● WHAT IS BEING ASKED:
Take the data below and repeat it exactly.

######

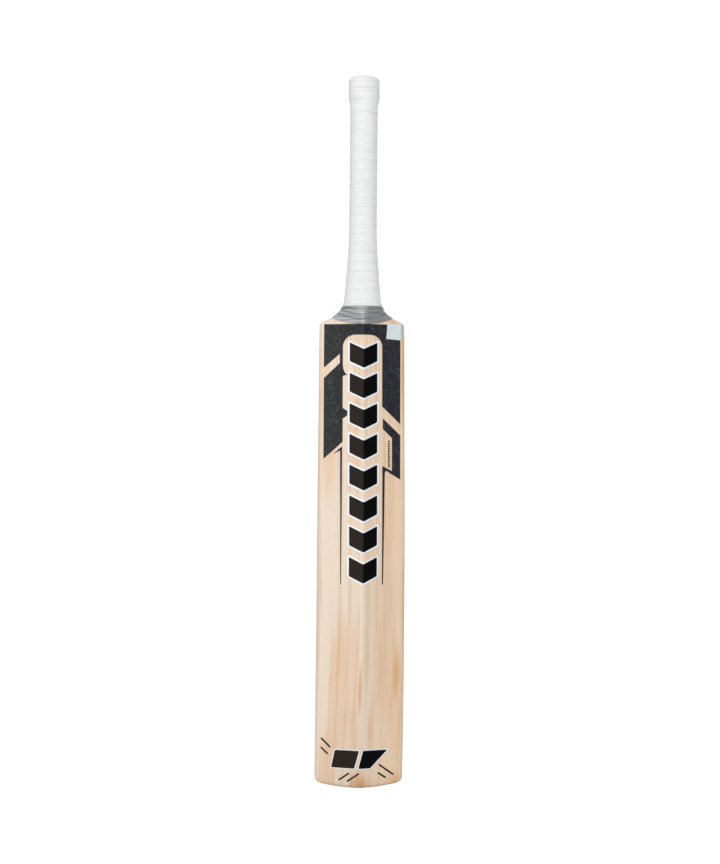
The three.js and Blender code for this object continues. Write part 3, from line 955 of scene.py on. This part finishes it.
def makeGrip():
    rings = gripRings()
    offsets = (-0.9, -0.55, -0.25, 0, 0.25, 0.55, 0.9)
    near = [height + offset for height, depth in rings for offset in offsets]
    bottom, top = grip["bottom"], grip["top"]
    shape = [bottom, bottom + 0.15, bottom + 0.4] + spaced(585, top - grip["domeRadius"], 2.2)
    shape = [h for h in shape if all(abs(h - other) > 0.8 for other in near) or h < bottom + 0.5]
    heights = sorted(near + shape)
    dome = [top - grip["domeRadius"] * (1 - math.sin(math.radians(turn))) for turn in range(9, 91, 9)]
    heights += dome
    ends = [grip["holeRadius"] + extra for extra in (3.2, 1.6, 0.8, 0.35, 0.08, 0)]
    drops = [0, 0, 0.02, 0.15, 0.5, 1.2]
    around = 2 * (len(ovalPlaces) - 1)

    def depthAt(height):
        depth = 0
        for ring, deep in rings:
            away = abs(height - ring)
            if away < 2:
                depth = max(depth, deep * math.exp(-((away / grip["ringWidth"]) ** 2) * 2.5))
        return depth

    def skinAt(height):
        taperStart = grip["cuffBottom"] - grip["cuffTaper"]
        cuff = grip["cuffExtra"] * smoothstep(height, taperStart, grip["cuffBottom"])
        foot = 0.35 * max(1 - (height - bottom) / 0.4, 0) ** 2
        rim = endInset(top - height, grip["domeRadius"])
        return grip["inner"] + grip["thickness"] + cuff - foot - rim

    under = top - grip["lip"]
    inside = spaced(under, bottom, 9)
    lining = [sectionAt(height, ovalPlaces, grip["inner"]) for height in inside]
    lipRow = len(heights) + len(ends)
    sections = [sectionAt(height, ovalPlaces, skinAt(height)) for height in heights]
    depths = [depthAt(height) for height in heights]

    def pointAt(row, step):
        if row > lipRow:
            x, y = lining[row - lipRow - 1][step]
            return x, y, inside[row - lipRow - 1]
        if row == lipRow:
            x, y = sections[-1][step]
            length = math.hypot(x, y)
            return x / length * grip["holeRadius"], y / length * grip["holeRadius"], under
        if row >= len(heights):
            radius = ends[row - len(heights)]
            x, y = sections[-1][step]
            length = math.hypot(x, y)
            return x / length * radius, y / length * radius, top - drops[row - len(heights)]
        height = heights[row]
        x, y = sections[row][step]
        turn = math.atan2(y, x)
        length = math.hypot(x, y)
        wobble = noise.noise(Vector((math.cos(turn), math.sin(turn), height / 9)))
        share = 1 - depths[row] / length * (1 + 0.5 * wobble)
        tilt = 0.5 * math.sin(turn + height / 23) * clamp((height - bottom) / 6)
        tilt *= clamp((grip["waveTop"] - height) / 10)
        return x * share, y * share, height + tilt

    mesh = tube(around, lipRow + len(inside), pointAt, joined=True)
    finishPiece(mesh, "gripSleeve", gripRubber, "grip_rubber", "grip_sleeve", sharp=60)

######

● SOLUTION TO THIS EXERCISE:
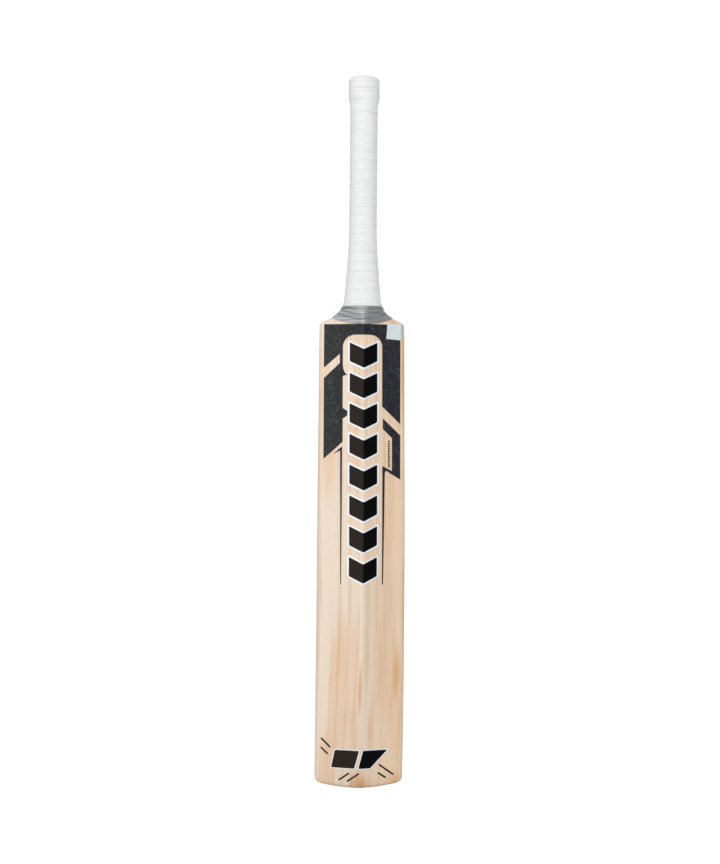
The three.js and Blender code for this object continues. Write part 3, from line 955 of scene.py on. This part finishes it.
def makeGrip():
    rings = gripRings()
    offsets = (-0.9, -0.55, -0.25, 0, 0.25, 0.55, 0.9)
    near = [height + offset for height, depth in rings for offset in offsets]
    bottom, top = grip["bottom"], grip["top"]
    shape = [bottom, bottom + 0.15, bottom + 0.4] + spaced(585, top - grip["domeRadius"], 2.2)
    shape = [h for h in shape if all(abs(h - other) > 0.8 for other in near) or h < bottom + 0.5]
    heights = sorted(near + shape)
    dome = [top - grip["domeRadius"] * (1 - math.sin(math.radians(turn))) for turn in range(9, 91, 9)]
    heights += dome
    ends = [grip["holeRadius"] + extra for extra in (3.2, 1.6, 0.8, 0.35, 0.08, 0)]
    drops = [0, 0, 0.02, 0.15, 0.5, 1.2]
    around = 2 * (len(ovalPlaces) - 1)

    def depthAt(height):
        depth = 0
        for ring, deep in rings:
            away = abs(height - ring)
            if away < 2:
                depth = max(depth, deep * math.exp(-((away / grip["ringWidth"]) ** 2) * 2.5))
        return depth

    def skinAt(height):
        taperStart = grip["cuffBottom"] - grip["cuffTaper"]
        cuff = grip["cuffExtra"] * smoothstep(height, taperStart, grip["cuffBottom"])
        foot = 0.35 * max(1 - (height - bottom) / 0.4, 0) ** 2
        rim = endInset(top - height, grip["domeRadius"])
        return grip["inner"] + grip["thickness"] + cuff - foot - rim

    under = top - grip["lip"]
    inside = spaced(under, bottom, 9)
    lining = [sectionAt(height, ovalPlaces, grip["inner"]) for height in inside]
    lipRow = len(heights) + len(ends)
    sections = [sectionAt(height, ovalPlaces, skinAt(height)) for height in heights]
    depths = [depthAt(height) for height in heights]

    def pointAt(row, step):
        if row > lipRow:
            x, y = lining[row - lipRow - 1][step]
            return x, y, inside[row - lipRow - 1]
        if row == lipRow:
            x, y = sections[-1][step]
            length = math.hypot(x, y)
            return x / length * grip["holeRadius"], y / length * grip["holeRadius"], under
        if row >= len(heights):
            radius = ends[row - len(heights)]
            x, y = sections[-1][step]
            length = math.hypot(x, y)
            return x / length * radius, y / length * radius, top - drops[row - len(heights)]
        height = heights[row]
        x, y = sections[row][step]
        turn = math.atan2(y, x)
        length = math.hypot(x, y)
        wobble = noise.noise(Vector((math.cos(turn), math.sin(turn), height / 9)))
        share = 1 - depths[row] / length * (1 + 0.5 * wobble)
        tilt = 0.5 * math.sin(turn + height / 23) * clamp((height - bottom) / 6)
        tilt *= clamp((grip["waveTop"] - height) / 10)
        return x * share, y * share, height + tilt

    mesh = tube(around, lipRow + len(inside), pointAt, joined=True)
    finishPiece(mesh, "gripSleeve", gripRubber, "grip_rubber", "grip_sleeve", sharp=60)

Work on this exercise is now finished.